At the half-day event which ended at 12.30pm, the company also took the opportunity to launch its new product, Scott’s Vitamic C pastilles with mixed berries flavour.

For one who have not been on the gondola, the 12-minute ride was certainly a nice experience. It offers a 360-degrees panoramic view of Kuala Lumpur, including KL Tower, Istana Budaya and Petronas Twin Towers. Of course, Wisma Bernama was also in the picture.

So for those who have not been on this Eye on Malaysia, you can still catch it before it moves to Melaka. Take the night ride, you will enjoy the cool breeze, and spectacular views across Lake Titiwangsa. It will take your breath away!
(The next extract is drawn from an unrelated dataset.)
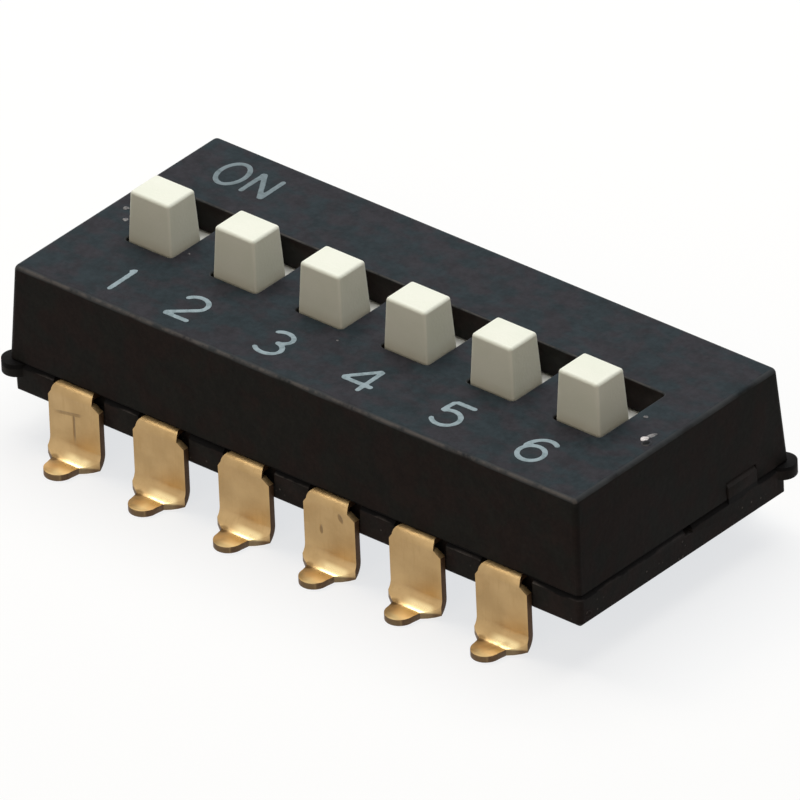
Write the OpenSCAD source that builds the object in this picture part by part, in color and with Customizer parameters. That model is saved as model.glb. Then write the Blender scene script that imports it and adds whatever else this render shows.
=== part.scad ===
// Six-pole slide DIP switch for surface mounting, in millimetres, +Z up.
// The origin is the centre of the footprint, on the plane that the terminal feet stand on.
// +X runs along the row of sliders and +Y is the ON side. The sliders are drawn at OFF.

/* [Poles] */
// Distance between neighbouring poles
pitch = 2.54; // [2.45:0.01:3.2]
// Travel of a slider from OFF to ON
travel = 1.13; // [0.9:0.01:1.3]

/* [Cover] */
// Height of the cover, from its rim to its flat top
cover_h = 2.46; // [2.3:0.05:3.2]
// Draft of the cover's outside faces, in degrees
draft = 3; // [0:0.5:6]
// Flat land beyond the last slot at each end
end_land = 1.3; // [1.1:0.02:2.5]
// Flat land between the slots and each long edge
side_land = 2.39; // [2.2:0.005:3.5]
// Thickness of the side walls at the rim
wall = 0.6; // [0.5:0.01:0.65]
// Thickness of the roof
roof = 0.79; // [0.7:0.01:1]
// Rounding of the outside edges
edge_r = 0.15; // [0.12:0.01:0.25]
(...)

And bring along your cameras to capture the moments at the lake, which is one of the most popular metropolitan recreational parks in Malaysia.

The Eye on Malaysia was unveiled by Prime Minister Datuk Seri Abdullah Ahmad Badawi on Jan 6 2006 in conjunction with the grand launch of the Visit Malaysia Year 2007 celebration.

Similar in concept and style to the famous London Eye, the giant wheel at Lake Titiwangsa has a total of 42 gondolas comprising 39 units for the public, one for VIPs and two for disabled passengers. Each of the gondola can carry eight people.